>>>
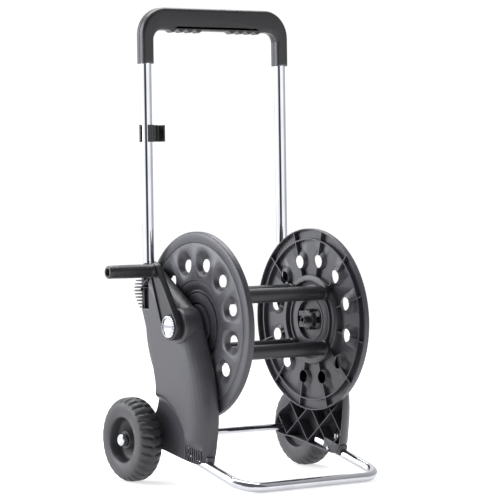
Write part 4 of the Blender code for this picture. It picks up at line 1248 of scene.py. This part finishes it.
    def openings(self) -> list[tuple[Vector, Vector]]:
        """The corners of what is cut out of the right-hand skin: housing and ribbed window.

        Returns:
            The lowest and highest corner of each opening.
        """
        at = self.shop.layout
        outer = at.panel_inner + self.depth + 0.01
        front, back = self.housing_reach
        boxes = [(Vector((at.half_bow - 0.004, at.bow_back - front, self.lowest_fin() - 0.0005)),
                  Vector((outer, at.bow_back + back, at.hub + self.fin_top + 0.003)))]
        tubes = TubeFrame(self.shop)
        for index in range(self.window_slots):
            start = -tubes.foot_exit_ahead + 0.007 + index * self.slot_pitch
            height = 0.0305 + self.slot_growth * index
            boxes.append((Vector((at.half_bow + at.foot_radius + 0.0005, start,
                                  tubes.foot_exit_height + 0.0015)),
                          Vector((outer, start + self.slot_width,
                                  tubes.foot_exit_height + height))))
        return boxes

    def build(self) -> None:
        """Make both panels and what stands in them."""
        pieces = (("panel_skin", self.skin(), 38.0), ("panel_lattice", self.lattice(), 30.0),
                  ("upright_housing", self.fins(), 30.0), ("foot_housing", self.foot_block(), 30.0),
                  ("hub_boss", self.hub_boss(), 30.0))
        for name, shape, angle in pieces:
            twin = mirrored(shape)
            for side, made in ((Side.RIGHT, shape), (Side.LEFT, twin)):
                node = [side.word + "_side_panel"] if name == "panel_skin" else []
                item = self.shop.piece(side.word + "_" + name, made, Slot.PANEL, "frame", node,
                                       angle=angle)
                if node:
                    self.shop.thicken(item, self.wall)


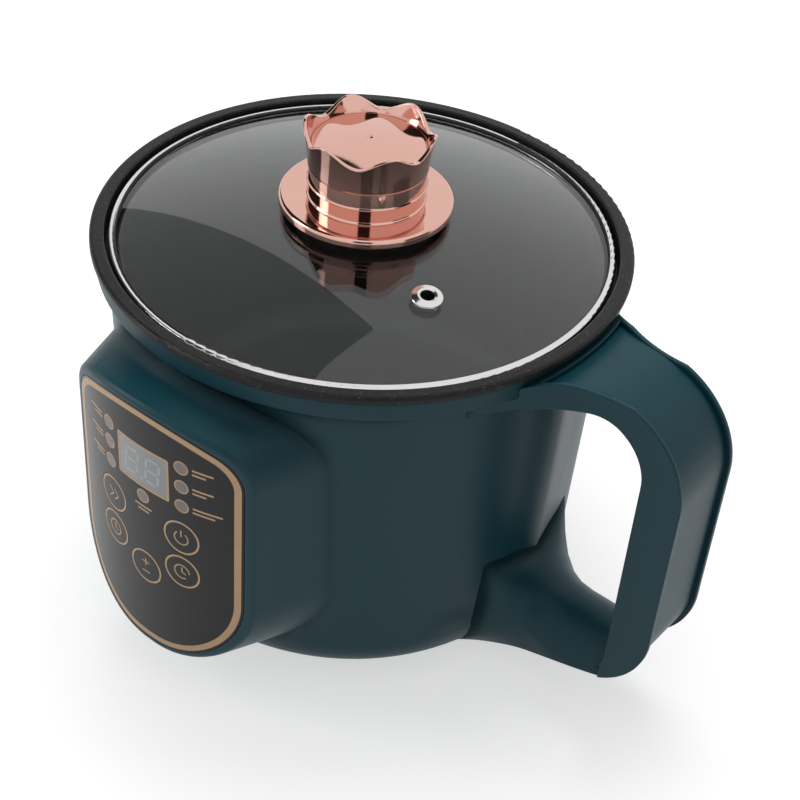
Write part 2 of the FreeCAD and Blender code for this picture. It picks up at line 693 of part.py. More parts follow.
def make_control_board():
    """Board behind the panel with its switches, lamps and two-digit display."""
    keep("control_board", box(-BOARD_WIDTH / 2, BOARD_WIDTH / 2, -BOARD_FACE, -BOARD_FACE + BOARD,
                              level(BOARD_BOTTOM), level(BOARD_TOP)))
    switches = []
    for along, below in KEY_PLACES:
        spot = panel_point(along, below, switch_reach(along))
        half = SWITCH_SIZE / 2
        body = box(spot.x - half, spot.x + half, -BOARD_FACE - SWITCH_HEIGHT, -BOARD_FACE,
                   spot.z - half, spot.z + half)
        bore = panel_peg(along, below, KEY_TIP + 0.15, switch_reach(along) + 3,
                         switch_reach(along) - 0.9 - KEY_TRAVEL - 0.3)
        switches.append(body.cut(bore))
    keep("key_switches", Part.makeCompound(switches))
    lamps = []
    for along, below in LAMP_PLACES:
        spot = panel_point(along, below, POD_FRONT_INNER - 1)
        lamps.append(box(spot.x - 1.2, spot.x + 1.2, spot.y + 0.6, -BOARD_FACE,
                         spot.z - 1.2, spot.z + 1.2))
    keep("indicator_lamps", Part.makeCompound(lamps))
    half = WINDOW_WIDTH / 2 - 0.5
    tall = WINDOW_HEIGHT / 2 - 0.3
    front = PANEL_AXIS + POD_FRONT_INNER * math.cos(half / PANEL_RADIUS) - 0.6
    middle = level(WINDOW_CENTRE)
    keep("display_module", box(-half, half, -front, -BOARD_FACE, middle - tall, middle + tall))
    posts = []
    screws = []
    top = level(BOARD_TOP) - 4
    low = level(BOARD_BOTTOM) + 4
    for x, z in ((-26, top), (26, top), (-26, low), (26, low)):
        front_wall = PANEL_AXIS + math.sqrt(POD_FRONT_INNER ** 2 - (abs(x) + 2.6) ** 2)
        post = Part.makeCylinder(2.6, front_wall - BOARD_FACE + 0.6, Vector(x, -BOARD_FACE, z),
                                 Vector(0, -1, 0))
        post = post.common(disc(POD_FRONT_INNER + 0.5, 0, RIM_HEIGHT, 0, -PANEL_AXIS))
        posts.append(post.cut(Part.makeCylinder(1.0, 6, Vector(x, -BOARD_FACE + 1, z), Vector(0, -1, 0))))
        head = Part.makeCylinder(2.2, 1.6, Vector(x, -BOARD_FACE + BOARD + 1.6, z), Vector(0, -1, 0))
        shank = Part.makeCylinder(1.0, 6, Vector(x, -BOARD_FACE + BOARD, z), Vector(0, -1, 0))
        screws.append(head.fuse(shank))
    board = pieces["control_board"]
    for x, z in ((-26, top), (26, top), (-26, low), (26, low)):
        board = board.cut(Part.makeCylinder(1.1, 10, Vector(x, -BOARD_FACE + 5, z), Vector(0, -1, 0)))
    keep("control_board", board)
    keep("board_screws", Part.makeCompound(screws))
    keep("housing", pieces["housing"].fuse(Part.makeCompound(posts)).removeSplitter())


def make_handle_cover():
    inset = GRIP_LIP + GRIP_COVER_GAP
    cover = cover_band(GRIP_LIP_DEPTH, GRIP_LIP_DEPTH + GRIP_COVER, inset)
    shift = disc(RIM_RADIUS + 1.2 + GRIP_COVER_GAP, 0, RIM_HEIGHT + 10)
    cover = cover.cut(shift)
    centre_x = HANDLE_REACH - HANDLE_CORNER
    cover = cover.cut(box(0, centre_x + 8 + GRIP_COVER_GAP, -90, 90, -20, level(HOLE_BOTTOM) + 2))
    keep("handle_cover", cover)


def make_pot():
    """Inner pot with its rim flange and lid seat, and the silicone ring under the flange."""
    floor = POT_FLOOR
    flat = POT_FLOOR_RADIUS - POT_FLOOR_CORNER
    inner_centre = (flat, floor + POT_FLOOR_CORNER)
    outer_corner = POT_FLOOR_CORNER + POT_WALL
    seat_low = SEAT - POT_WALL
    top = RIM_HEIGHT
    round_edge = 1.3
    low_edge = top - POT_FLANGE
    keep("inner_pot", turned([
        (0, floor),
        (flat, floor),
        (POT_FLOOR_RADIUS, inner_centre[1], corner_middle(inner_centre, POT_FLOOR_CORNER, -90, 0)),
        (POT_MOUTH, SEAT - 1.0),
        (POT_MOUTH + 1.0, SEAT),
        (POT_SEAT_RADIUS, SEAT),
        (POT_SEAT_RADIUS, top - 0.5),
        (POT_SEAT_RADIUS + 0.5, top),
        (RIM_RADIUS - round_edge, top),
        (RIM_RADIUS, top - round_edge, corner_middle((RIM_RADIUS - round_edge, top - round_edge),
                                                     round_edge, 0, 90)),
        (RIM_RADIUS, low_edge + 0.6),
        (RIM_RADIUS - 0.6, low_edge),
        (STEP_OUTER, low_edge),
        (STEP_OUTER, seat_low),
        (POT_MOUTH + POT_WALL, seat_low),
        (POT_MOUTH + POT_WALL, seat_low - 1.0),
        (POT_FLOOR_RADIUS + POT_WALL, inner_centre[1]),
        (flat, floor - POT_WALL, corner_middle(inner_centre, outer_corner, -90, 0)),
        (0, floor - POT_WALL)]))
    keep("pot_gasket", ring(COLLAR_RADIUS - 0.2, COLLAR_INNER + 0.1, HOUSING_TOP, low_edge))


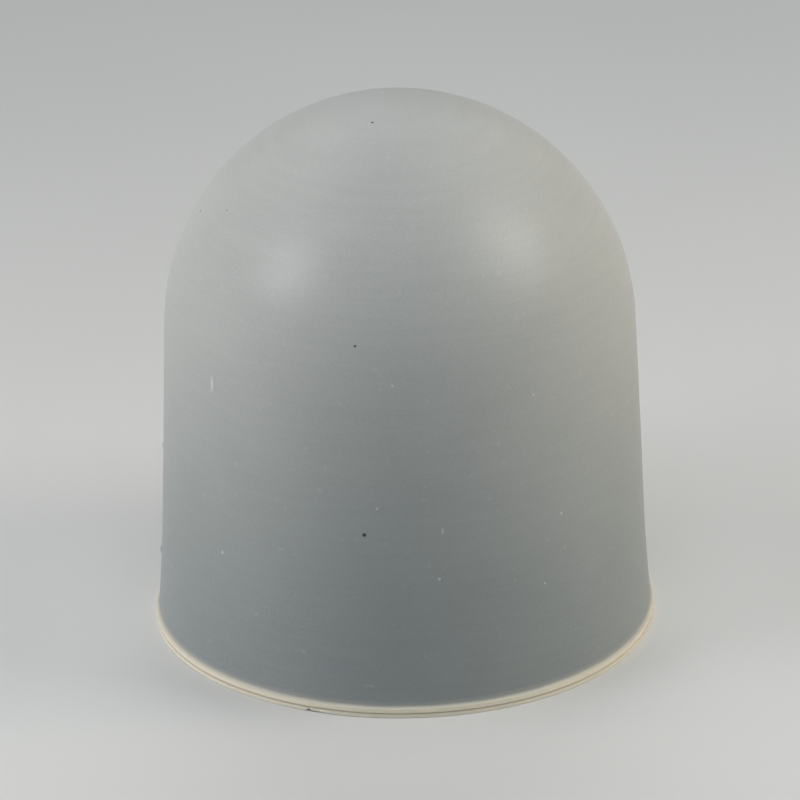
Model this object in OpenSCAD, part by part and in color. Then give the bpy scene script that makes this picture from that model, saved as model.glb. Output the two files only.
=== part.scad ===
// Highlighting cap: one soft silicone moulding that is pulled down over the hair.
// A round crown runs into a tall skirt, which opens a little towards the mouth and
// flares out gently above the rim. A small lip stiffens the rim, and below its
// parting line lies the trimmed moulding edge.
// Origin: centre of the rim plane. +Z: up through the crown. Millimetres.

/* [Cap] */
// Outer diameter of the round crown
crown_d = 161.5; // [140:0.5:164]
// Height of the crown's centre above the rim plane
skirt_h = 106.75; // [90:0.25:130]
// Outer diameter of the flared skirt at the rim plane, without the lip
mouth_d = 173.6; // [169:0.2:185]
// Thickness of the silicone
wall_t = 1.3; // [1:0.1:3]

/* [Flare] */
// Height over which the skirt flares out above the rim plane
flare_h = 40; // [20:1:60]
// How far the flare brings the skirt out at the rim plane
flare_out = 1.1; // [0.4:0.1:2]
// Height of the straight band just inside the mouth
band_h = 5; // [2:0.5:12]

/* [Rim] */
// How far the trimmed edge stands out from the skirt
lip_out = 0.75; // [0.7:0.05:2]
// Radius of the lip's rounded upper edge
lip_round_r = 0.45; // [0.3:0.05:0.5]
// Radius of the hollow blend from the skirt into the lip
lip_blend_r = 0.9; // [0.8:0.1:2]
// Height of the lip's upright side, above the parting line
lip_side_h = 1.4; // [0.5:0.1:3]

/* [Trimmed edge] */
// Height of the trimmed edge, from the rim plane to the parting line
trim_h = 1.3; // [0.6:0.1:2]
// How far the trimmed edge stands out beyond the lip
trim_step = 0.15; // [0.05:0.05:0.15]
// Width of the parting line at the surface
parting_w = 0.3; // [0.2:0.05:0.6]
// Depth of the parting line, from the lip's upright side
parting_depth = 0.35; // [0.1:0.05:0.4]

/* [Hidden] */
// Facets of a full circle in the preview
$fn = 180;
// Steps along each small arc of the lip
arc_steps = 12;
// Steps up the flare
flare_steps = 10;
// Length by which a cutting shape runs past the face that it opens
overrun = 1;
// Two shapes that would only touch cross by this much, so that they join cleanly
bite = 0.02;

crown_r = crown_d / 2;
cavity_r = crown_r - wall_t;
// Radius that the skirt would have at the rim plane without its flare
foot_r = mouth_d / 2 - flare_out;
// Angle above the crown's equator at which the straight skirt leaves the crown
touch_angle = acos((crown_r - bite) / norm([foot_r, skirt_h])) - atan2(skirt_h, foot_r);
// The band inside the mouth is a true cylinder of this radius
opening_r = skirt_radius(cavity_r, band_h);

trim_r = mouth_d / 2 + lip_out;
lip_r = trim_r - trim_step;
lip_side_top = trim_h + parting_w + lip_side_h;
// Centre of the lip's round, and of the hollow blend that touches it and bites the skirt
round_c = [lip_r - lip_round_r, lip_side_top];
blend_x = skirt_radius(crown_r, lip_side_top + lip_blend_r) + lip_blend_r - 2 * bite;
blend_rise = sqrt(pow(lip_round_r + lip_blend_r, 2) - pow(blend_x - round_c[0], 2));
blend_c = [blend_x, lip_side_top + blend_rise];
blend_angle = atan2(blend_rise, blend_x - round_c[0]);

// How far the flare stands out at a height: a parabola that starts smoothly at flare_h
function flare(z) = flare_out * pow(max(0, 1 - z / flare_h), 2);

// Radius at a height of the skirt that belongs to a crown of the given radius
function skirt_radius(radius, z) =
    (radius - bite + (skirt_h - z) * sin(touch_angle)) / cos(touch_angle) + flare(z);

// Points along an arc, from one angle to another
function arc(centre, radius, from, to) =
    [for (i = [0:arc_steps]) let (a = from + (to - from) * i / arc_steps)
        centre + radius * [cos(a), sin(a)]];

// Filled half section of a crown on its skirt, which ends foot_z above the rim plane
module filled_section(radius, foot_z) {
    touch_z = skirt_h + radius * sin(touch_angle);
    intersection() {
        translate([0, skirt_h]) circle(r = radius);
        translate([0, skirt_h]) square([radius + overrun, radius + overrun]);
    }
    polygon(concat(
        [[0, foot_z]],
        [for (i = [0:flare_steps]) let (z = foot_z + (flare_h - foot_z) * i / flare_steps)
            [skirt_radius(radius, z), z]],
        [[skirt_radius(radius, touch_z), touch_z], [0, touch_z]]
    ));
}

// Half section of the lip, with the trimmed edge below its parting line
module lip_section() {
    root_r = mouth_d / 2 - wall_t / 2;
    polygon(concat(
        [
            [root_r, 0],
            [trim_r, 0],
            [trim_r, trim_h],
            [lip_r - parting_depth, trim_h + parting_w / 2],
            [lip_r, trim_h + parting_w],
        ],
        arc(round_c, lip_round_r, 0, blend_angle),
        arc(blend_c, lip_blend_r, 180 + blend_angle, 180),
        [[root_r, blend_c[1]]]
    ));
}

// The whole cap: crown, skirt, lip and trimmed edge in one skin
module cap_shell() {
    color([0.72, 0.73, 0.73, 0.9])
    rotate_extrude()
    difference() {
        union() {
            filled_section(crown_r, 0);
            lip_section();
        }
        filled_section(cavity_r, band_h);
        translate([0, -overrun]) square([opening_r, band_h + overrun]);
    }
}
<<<
*WHAT YOU SHOULD DO*.
Everything from the line containing "Model this object" down to the line containing "band_h = 5; // [2:0.5:12]" should be repeated exactly, with both end lines kept and no other lines added.

*SOLVED PROBLEM*.
Model this object in OpenSCAD, part by part and in color. Then give the bpy scene script that makes this picture from that model, saved as model.glb. Output the two files only.
=== part.scad ===
// Highlighting cap: one soft silicone moulding that is pulled down over the hair.
// A round crown runs into a tall skirt, which opens a little towards the mouth and
// flares out gently above the rim. A small lip stiffens the rim, and below its
// parting line lies the trimmed moulding edge.
// Origin: centre of the rim plane. +Z: up through the crown. Millimetres.

/* [Cap] */
// Outer diameter of the round crown
crown_d = 161.5; // [140:0.5:164]
// Height of the crown's centre above the rim plane
skirt_h = 106.75; // [90:0.25:130]
// Outer diameter of the flared skirt at the rim plane, without the lip
mouth_d = 173.6; // [169:0.2:185]
// Thickness of the silicone
wall_t = 1.3; // [1:0.1:3]

/* [Flare] */
// Height over which the skirt flares out above the rim plane
flare_h = 40; // [20:1:60]
// How far the flare brings the skirt out at the rim plane
flare_out = 1.1; // [0.4:0.1:2]
// Height of the straight band just inside the mouth
band_h = 5; // [2:0.5:12]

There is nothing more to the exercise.